— Exercise goal —
Give the number of lines that hold the string "JSON". Nothing else is needed.

╭──

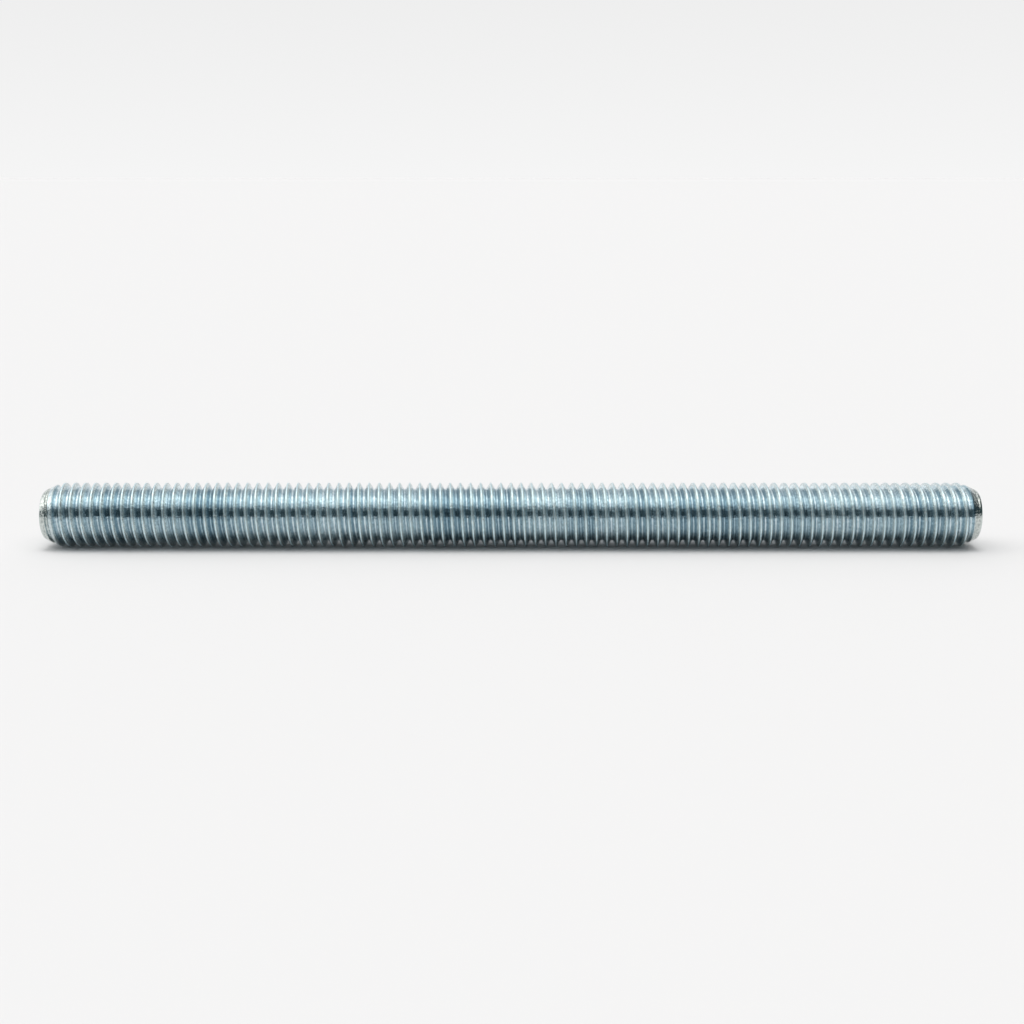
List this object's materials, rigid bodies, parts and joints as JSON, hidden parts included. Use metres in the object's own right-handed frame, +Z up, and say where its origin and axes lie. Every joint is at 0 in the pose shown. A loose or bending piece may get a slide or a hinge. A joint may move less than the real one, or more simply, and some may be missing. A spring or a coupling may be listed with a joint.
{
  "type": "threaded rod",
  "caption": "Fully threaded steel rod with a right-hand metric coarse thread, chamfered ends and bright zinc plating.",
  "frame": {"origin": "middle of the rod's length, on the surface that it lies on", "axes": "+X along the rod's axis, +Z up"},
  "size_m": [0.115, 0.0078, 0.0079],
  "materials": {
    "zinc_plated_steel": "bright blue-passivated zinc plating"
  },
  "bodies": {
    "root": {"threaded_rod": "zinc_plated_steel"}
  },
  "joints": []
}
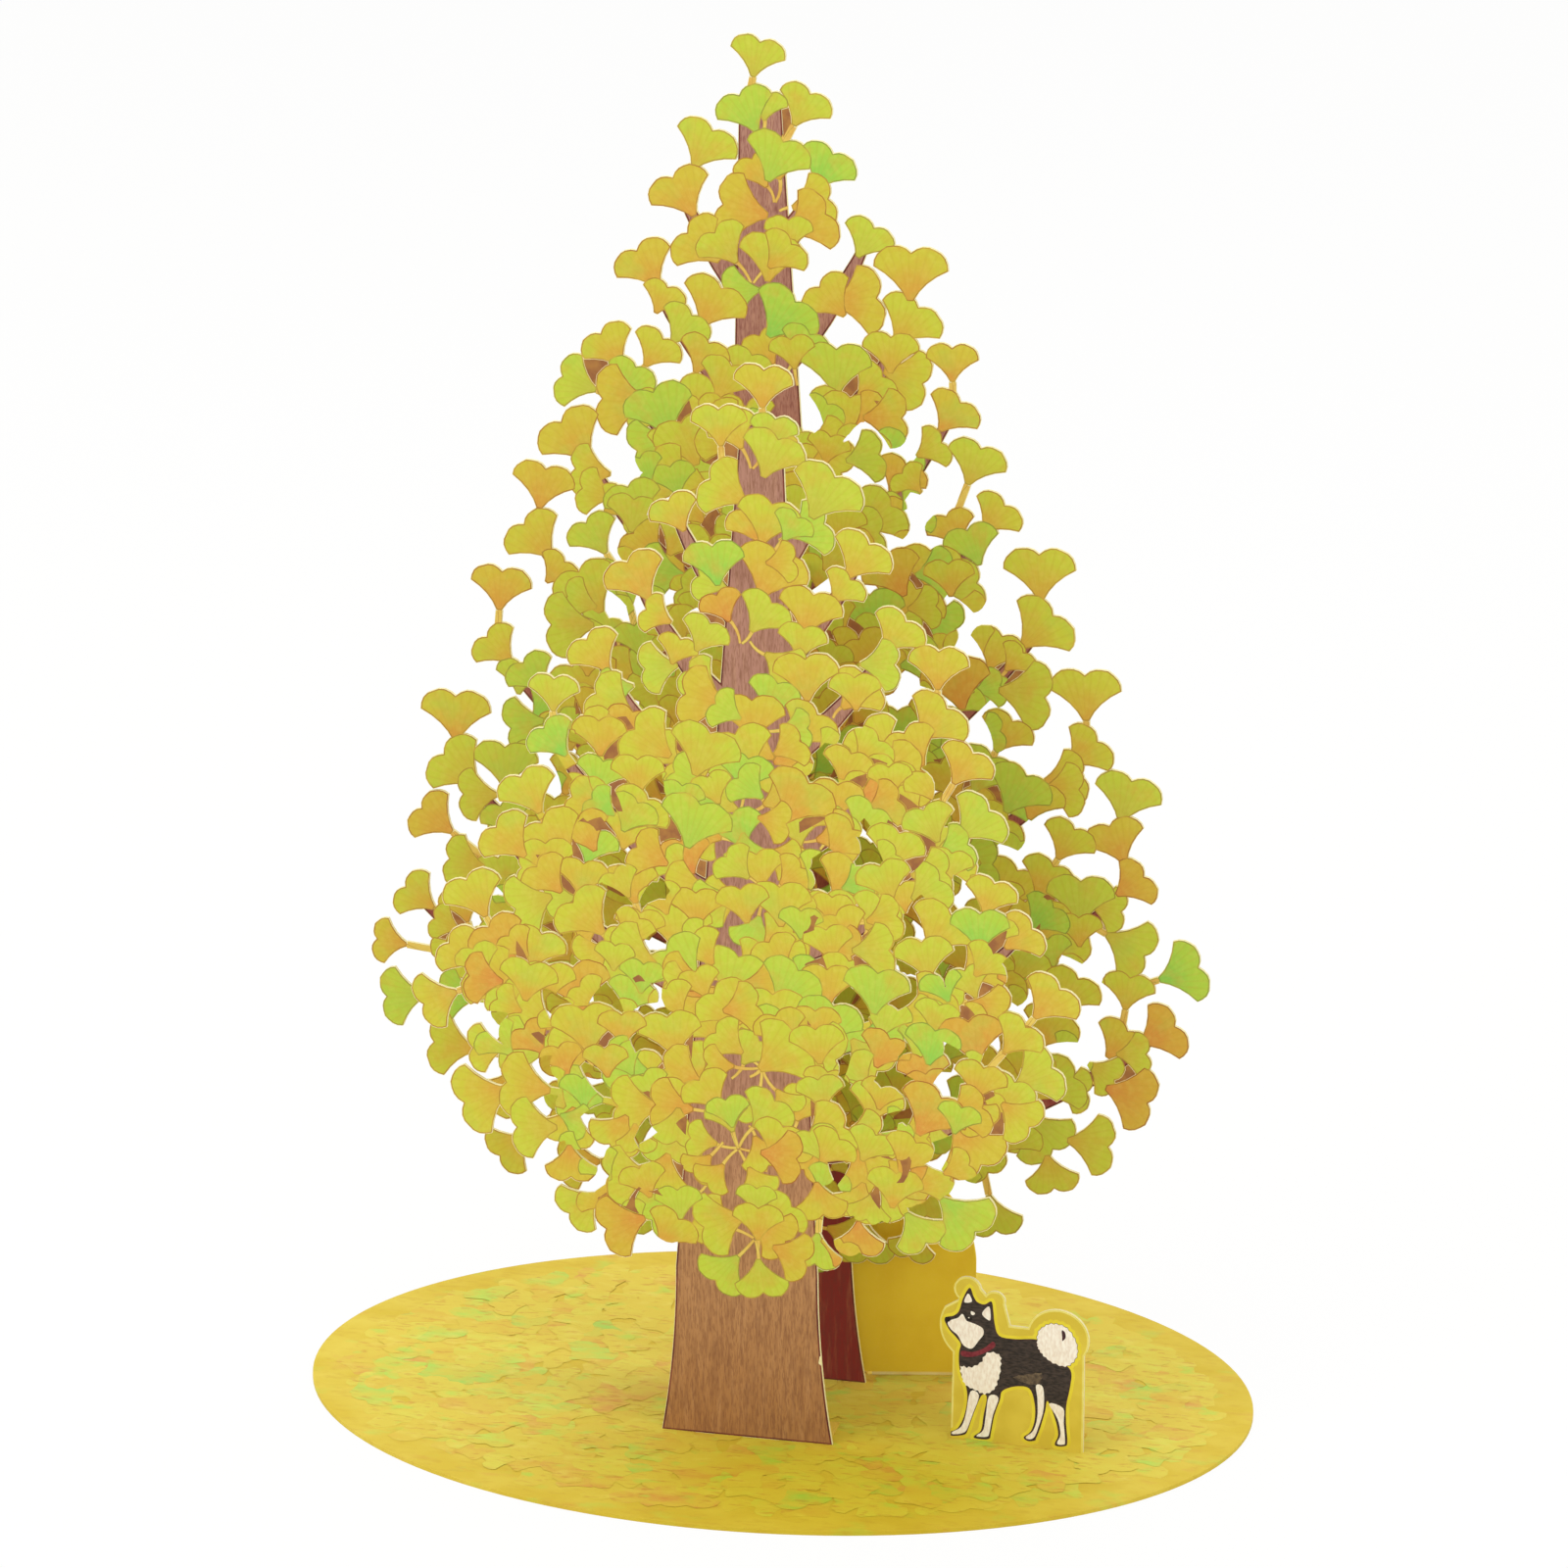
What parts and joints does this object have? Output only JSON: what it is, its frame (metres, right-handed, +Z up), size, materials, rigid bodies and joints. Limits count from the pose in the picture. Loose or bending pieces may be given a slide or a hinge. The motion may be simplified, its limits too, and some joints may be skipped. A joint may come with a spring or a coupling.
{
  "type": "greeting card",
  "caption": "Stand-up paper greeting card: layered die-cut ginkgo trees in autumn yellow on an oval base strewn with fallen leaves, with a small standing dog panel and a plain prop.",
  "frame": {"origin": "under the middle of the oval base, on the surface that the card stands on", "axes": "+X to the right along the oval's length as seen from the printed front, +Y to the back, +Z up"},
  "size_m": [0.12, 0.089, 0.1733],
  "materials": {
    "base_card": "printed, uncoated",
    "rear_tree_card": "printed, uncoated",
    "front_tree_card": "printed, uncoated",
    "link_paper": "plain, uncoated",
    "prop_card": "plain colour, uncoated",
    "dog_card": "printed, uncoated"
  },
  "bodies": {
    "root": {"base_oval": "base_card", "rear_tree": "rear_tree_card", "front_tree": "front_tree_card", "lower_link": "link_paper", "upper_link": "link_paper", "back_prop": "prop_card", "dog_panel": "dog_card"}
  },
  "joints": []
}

╰──

— Correct result —
2